## Data lines:
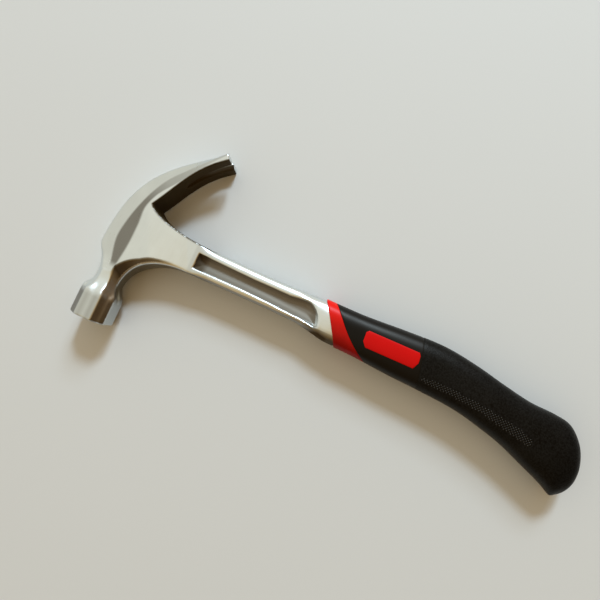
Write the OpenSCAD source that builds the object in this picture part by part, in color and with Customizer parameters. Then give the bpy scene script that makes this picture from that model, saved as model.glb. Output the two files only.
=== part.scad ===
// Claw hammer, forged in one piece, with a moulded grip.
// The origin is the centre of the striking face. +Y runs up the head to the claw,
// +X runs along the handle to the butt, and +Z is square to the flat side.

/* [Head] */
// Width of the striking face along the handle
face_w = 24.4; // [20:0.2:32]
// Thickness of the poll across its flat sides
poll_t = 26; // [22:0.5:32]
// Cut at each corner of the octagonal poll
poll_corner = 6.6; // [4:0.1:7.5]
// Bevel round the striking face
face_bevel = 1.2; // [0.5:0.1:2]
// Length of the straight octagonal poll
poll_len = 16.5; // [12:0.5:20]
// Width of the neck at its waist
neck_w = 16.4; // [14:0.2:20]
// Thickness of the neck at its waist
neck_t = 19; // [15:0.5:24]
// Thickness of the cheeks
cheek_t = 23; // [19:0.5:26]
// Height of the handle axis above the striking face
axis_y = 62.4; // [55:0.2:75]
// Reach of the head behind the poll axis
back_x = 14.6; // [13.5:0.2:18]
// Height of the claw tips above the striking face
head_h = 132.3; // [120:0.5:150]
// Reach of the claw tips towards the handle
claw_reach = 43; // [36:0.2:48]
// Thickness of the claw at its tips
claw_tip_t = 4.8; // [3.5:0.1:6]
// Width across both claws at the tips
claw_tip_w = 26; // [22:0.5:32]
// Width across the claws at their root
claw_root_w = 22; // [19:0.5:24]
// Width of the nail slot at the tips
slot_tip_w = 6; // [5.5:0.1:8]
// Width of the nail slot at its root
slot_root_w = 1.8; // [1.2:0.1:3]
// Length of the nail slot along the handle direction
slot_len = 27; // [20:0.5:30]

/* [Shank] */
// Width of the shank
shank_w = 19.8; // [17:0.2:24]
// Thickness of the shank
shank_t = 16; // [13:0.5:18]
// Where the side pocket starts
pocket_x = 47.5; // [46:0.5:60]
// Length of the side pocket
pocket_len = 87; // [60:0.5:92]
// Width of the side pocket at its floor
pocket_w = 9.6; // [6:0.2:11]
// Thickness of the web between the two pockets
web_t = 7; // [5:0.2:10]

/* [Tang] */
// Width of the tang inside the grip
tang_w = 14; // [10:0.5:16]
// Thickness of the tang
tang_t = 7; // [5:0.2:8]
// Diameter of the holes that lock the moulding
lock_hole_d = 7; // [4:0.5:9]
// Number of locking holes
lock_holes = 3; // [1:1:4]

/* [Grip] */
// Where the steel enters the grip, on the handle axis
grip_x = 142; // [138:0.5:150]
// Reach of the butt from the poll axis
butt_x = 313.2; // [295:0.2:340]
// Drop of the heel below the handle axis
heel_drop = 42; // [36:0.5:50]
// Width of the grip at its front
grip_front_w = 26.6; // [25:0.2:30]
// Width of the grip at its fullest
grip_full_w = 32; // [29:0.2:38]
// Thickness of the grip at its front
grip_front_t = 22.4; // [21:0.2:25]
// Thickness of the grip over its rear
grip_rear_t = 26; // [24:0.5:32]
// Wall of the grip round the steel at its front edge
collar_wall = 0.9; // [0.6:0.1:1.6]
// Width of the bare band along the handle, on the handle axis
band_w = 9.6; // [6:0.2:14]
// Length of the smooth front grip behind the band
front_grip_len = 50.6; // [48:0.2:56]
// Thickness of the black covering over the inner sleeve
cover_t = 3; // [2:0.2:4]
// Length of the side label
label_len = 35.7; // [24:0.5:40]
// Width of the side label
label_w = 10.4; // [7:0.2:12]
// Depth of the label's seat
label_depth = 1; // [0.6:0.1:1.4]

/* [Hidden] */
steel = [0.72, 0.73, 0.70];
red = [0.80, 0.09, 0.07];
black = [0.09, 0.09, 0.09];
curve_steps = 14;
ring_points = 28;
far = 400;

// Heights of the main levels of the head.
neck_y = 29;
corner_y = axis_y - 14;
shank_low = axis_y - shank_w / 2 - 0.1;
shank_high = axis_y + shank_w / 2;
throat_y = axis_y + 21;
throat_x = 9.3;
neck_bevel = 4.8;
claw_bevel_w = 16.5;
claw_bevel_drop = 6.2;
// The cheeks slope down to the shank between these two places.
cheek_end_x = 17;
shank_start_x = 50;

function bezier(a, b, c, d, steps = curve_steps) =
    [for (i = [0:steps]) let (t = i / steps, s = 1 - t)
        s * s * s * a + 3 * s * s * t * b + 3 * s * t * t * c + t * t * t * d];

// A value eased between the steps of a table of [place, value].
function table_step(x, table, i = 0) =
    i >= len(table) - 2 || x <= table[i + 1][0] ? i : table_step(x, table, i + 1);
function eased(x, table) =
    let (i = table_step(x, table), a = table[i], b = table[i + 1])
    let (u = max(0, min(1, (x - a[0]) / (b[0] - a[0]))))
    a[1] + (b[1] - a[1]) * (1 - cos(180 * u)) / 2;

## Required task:
Exactly repeat the lines running from the top of the listing to the line bearing "the flat side.", both of those lines included, and only them.

## The answer:
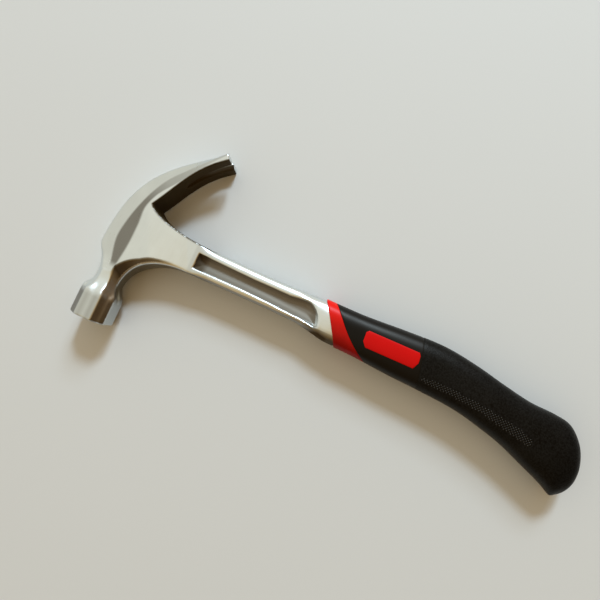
Write the OpenSCAD source that builds the object in this picture part by part, in color and with Customizer parameters. Then give the bpy scene script that makes this picture from that model, saved as model.glb. Output the two files only.
=== part.scad ===
// Claw hammer, forged in one piece, with a moulded grip.
// The origin is the centre of the striking face. +Y runs up the head to the claw,
// +X runs along the handle to the butt, and +Z is square to the flat side.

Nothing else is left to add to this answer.